§ RAW DATA:
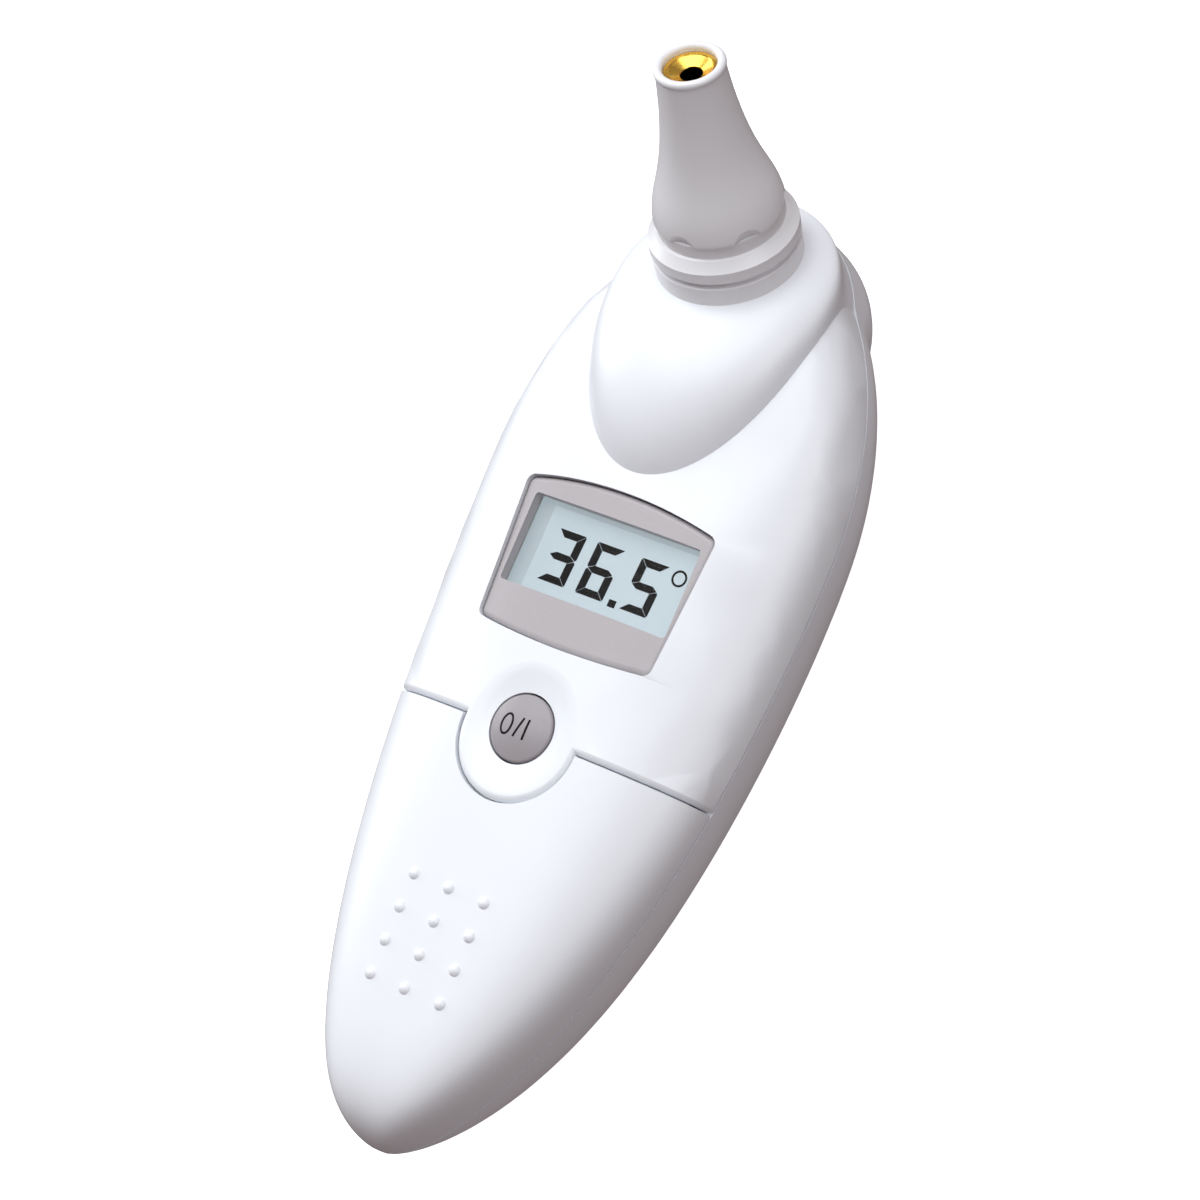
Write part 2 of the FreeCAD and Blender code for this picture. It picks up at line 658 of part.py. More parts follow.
def probe_cone():
    """Flared white probe: a thin shell with a rounded rim, scalloped where it meets the collar."""
    skin = [(STEP_R + 0.25, STEP_TOP + 0.35), (7.45, 9.9), (6.45, 13.0), (5.45, 16.6), (4.85, 19.8),
            (4.4, 23.2), (TIP_R + 0.05, TIP_S - 0.9)]
    rim_in = MOUTH_R + 0.08
    a = Vector(TIP_R + 0.05, 0, TIP_S - 0.9)
    b = Vector(rim_in, 0, TIP_S - 0.45)
    over = Part.Arc(a, Vector((TIP_R + rim_in) / 2 + 0.1, 0, TIP_S), b).toShape()
    bore_r, hollow_r, foot_r = GUIDE_R + 0.9, SEAT_R - 0.4, STEP_R + 0.25
    path = [b, Vector(rim_in, 0, MOUTH_S - 1.3), Vector(bore_r, 0, MOUTH_S - 1.3),
            Vector(bore_r, 0, 21.0), Vector(hollow_r, 0, 10.5), Vector(hollow_r, 0, STEP_TOP + 0.05),
            Vector(foot_r, 0, STEP_TOP + 0.05), Vector(foot_r, 0, STEP_TOP + 0.35)]
    edges = [cone_curve(skin), over] + [Part.makeLine(p, q) for p, q in zip(path, path[1:])]
    solid = Part.Face(Part.Wire(edges)).revolve(Vector(0, 0, 0), Vector(0, 0, 1), 360)
    for i in range(SCALLOPS):
        turn = 2 * math.pi * i / SCALLOPS + math.pi / 2
        away = Vector(math.cos(turn), math.sin(turn), 0)
        tool = Part.makeSphere(3.4, away * (STEP_R + 2.9) + Vector(0, 0, STEP_TOP - 0.6))
        solid = solid.cut(tool)
    return to_probe(solid)


def waveguide():
    return turned([(GUIDE_BORE_R, GUIDE_FOOT), (GUIDE_R, GUIDE_FOOT), (GUIDE_R, MOUTH_S - 1.2),
                   (MOUTH_R, MOUTH_S - 1.2), (MOUTH_R, MOUTH_S), (MOUTH_R - 0.45, MOUTH_S),
                   (MOUTH_R - 0.55, MOUTH_S - 0.1), (GUIDE_BORE_R + 0.1, MOUTH_S - 0.75),
                   (GUIDE_BORE_R, MOUTH_S - 0.9)])


def sensor_holder():
    return turned([(CAN_R + 0.05, 0.6), (SEAT_R - 0.1, 0.6), (SEAT_R - 0.1, 3.6), (SEAT_R - 0.8, 3.6),
                   (SEAT_R - 0.8, 4.8), (SEAT_R - 0.1, 4.8), (SEAT_R - 0.1, STEP_TOP - 0.3),
                   (SEAT_R - 0.8, STEP_TOP + 0.2), (SEAT_R - 0.8, 10.0), (4.0, 13.5),
                   (GUIDE_R + 0.04, 13.5), (GUIDE_R + 0.04, GUIDE_FOOT), (CAN_R + 0.05, GUIDE_FOOT)])


def seal_ring():
    ring = Part.makeTorus(SEAT_R - 0.42, 0.36, Vector(0, 0, 4.2))
    return to_probe(ring)


def sensor_can():
    return turned([(0, CAN_FOOT), (CAN_R, CAN_FOOT), (CAN_R, CAN_FOOT + 0.4), (CAN_R - 0.25, CAN_FOOT + 0.4),
                   (CAN_R - 0.25, GUIDE_FOOT - 0.5), (1.5, GUIDE_FOOT - 0.5), (1.5, GUIDE_FOOT - 0.8),
                   (0, GUIDE_FOOT - 0.8)])


def sensor_window():
    return probe_cylinder(1.45, GUIDE_FOOT - 0.8, GUIDE_FOOT - 0.45)


def four_rods(radius, s0, s1):
    """Rods along the probe's axis at the places of the sensor's leads."""
    places = []
    for i in range(4):
        turn = math.pi / 4 + math.pi / 2 * i
        places.append(Vector(PIN_CIRCLE_R * math.cos(turn), PIN_CIRCLE_R * math.sin(turn), s0))
    return [to_probe(Part.makeCylinder(radius, s1 - s0, place)) for place in places]


def sensor_pins():
    return Part.makeCompound(four_rods(0.22, -1.9, CAN_FOOT))


def sensor_board():
    return cut_all(probe_cylinder(5.6, -1.6, -0.8), four_rods(0.3, -2, 0))


def sensor_clamp():
    """Ring that holds the sensor board against the metal block."""
    return turned([(4.6, -0.8), (5.8, -0.8), (5.8, 0.6), (4.6, 0.6)])


def sensor_flex():
    """Flat cable from the sensor board down to the circuit board."""
    start = on_probe(-2.5, -5.0, -1.75)
    under = [start + Vector(0, 3.0, -1.75), start, Vector(-2.5, BOARD_HEAD_Y - 1.0, BOARD_TOP_Z + 1.2),
             Vector(-2.5, BOARD_HEAD_Y - 4.0, BOARD_TOP_Z)]
    slanted, level = Vector(0, -0.09, 0.18), Vector(0, 0, 0.2)
    over = [under[0] + slanted, under[1] + slanted, under[2] + level, under[3] + level]
    loop = under + over[::-1]
    return Part.Face(Part.makePolygon(loop + [loop[0]])).extrude(Vector(5, 0, 0))


# ---------- screws ----------

def screw(x, y, head_z, tip_z):
    """Pan-head screw with a cross recess; the head lies at head_z and the shank ends at tip_z."""
    sign = 1.0 if tip_z > head_z else -1.0
    head = Part.makeCylinder(SCREW_HEAD_R, 1.3, Vector(x, y, head_z), Vector(0, 0, sign))
    shank = Part.makeCylinder(SCREW_R - 0.03, abs(tip_z - head_z), Vector(x, y, head_z), Vector(0, 0, sign))
    low, high = sorted((head_z - sign * 0.1, head_z + sign * 0.8))
    cross = box(x - 1.2, x + 1.2, y - 0.25, y + 0.25, low, high)
    cross = cross.fuse(box(x - 0.25, x + 0.25, y - 1.2, y + 1.2, low, high))
    return head.fuse(shank).cut(cross).removeSplitter()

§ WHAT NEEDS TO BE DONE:
Extract the complete data, matching each line exactly.

§ RESPONSE TO THE TASK:
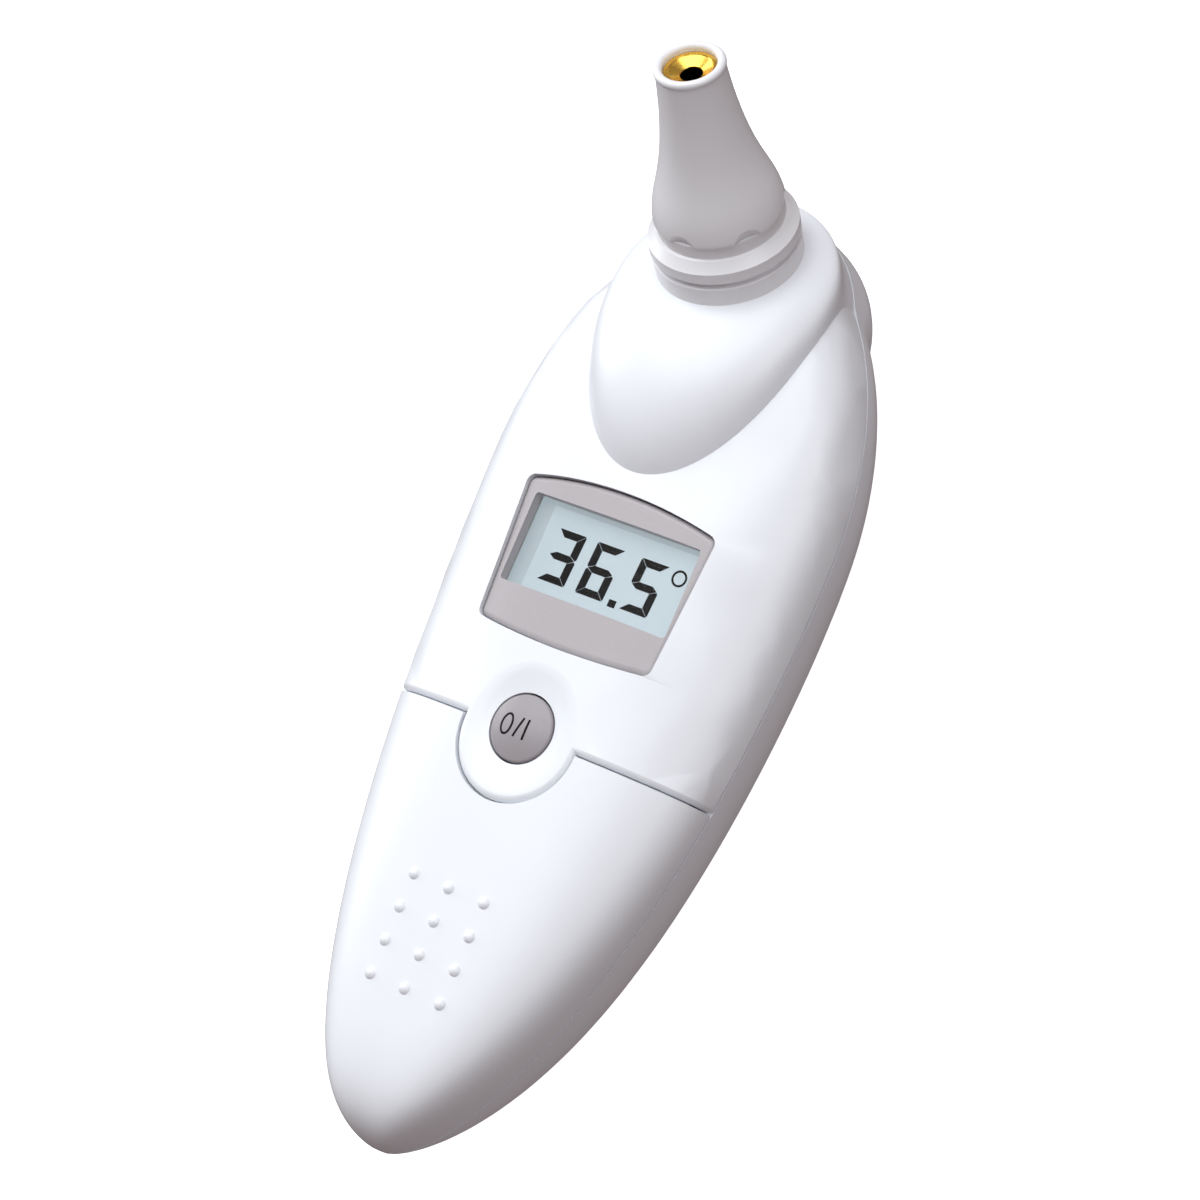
Write part 2 of the FreeCAD and Blender code for this picture. It picks up at line 658 of part.py. More parts follow.
def probe_cone():
    """Flared white probe: a thin shell with a rounded rim, scalloped where it meets the collar."""
    skin = [(STEP_R + 0.25, STEP_TOP + 0.35), (7.45, 9.9), (6.45, 13.0), (5.45, 16.6), (4.85, 19.8),
            (4.4, 23.2), (TIP_R + 0.05, TIP_S - 0.9)]
    rim_in = MOUTH_R + 0.08
    a = Vector(TIP_R + 0.05, 0, TIP_S - 0.9)
    b = Vector(rim_in, 0, TIP_S - 0.45)
    over = Part.Arc(a, Vector((TIP_R + rim_in) / 2 + 0.1, 0, TIP_S), b).toShape()
    bore_r, hollow_r, foot_r = GUIDE_R + 0.9, SEAT_R - 0.4, STEP_R + 0.25
    path = [b, Vector(rim_in, 0, MOUTH_S - 1.3), Vector(bore_r, 0, MOUTH_S - 1.3),
            Vector(bore_r, 0, 21.0), Vector(hollow_r, 0, 10.5), Vector(hollow_r, 0, STEP_TOP + 0.05),
            Vector(foot_r, 0, STEP_TOP + 0.05), Vector(foot_r, 0, STEP_TOP + 0.35)]
    edges = [cone_curve(skin), over] + [Part.makeLine(p, q) for p, q in zip(path, path[1:])]
    solid = Part.Face(Part.Wire(edges)).revolve(Vector(0, 0, 0), Vector(0, 0, 1), 360)
    for i in range(SCALLOPS):
        turn = 2 * math.pi * i / SCALLOPS + math.pi / 2
        away = Vector(math.cos(turn), math.sin(turn), 0)
        tool = Part.makeSphere(3.4, away * (STEP_R + 2.9) + Vector(0, 0, STEP_TOP - 0.6))
        solid = solid.cut(tool)
    return to_probe(solid)


def waveguide():
    return turned([(GUIDE_BORE_R, GUIDE_FOOT), (GUIDE_R, GUIDE_FOOT), (GUIDE_R, MOUTH_S - 1.2),
                   (MOUTH_R, MOUTH_S - 1.2), (MOUTH_R, MOUTH_S), (MOUTH_R - 0.45, MOUTH_S),
                   (MOUTH_R - 0.55, MOUTH_S - 0.1), (GUIDE_BORE_R + 0.1, MOUTH_S - 0.75),
                   (GUIDE_BORE_R, MOUTH_S - 0.9)])


def sensor_holder():
    return turned([(CAN_R + 0.05, 0.6), (SEAT_R - 0.1, 0.6), (SEAT_R - 0.1, 3.6), (SEAT_R - 0.8, 3.6),
                   (SEAT_R - 0.8, 4.8), (SEAT_R - 0.1, 4.8), (SEAT_R - 0.1, STEP_TOP - 0.3),
                   (SEAT_R - 0.8, STEP_TOP + 0.2), (SEAT_R - 0.8, 10.0), (4.0, 13.5),
                   (GUIDE_R + 0.04, 13.5), (GUIDE_R + 0.04, GUIDE_FOOT), (CAN_R + 0.05, GUIDE_FOOT)])


def seal_ring():
    ring = Part.makeTorus(SEAT_R - 0.42, 0.36, Vector(0, 0, 4.2))
    return to_probe(ring)


def sensor_can():
    return turned([(0, CAN_FOOT), (CAN_R, CAN_FOOT), (CAN_R, CAN_FOOT + 0.4), (CAN_R - 0.25, CAN_FOOT + 0.4),
                   (CAN_R - 0.25, GUIDE_FOOT - 0.5), (1.5, GUIDE_FOOT - 0.5), (1.5, GUIDE_FOOT - 0.8),
                   (0, GUIDE_FOOT - 0.8)])


def sensor_window():
    return probe_cylinder(1.45, GUIDE_FOOT - 0.8, GUIDE_FOOT - 0.45)


def four_rods(radius, s0, s1):
    """Rods along the probe's axis at the places of the sensor's leads."""
    places = []
    for i in range(4):
        turn = math.pi / 4 + math.pi / 2 * i
        places.append(Vector(PIN_CIRCLE_R * math.cos(turn), PIN_CIRCLE_R * math.sin(turn), s0))
    return [to_probe(Part.makeCylinder(radius, s1 - s0, place)) for place in places]


def sensor_pins():
    return Part.makeCompound(four_rods(0.22, -1.9, CAN_FOOT))


def sensor_board():
    return cut_all(probe_cylinder(5.6, -1.6, -0.8), four_rods(0.3, -2, 0))


def sensor_clamp():
    """Ring that holds the sensor board against the metal block."""
    return turned([(4.6, -0.8), (5.8, -0.8), (5.8, 0.6), (4.6, 0.6)])


def sensor_flex():
    """Flat cable from the sensor board down to the circuit board."""
    start = on_probe(-2.5, -5.0, -1.75)
    under = [start + Vector(0, 3.0, -1.75), start, Vector(-2.5, BOARD_HEAD_Y - 1.0, BOARD_TOP_Z + 1.2),
             Vector(-2.5, BOARD_HEAD_Y - 4.0, BOARD_TOP_Z)]
    slanted, level = Vector(0, -0.09, 0.18), Vector(0, 0, 0.2)
    over = [under[0] + slanted, under[1] + slanted, under[2] + level, under[3] + level]
    loop = under + over[::-1]
    return Part.Face(Part.makePolygon(loop + [loop[0]])).extrude(Vector(5, 0, 0))


# ---------- screws ----------

def screw(x, y, head_z, tip_z):
    """Pan-head screw with a cross recess; the head lies at head_z and the shank ends at tip_z."""
    sign = 1.0 if tip_z > head_z else -1.0
    head = Part.makeCylinder(SCREW_HEAD_R, 1.3, Vector(x, y, head_z), Vector(0, 0, sign))
    shank = Part.makeCylinder(SCREW_R - 0.03, abs(tip_z - head_z), Vector(x, y, head_z), Vector(0, 0, sign))
    low, high = sorted((head_z - sign * 0.1, head_z + sign * 0.8))
    cross = box(x - 1.2, x + 1.2, y - 0.25, y + 0.25, low, high)
    cross = cross.fuse(box(x - 0.25, x + 0.25, y - 1.2, y + 1.2, low, high))
    return head.fuse(shank).cut(cross).removeSplitter()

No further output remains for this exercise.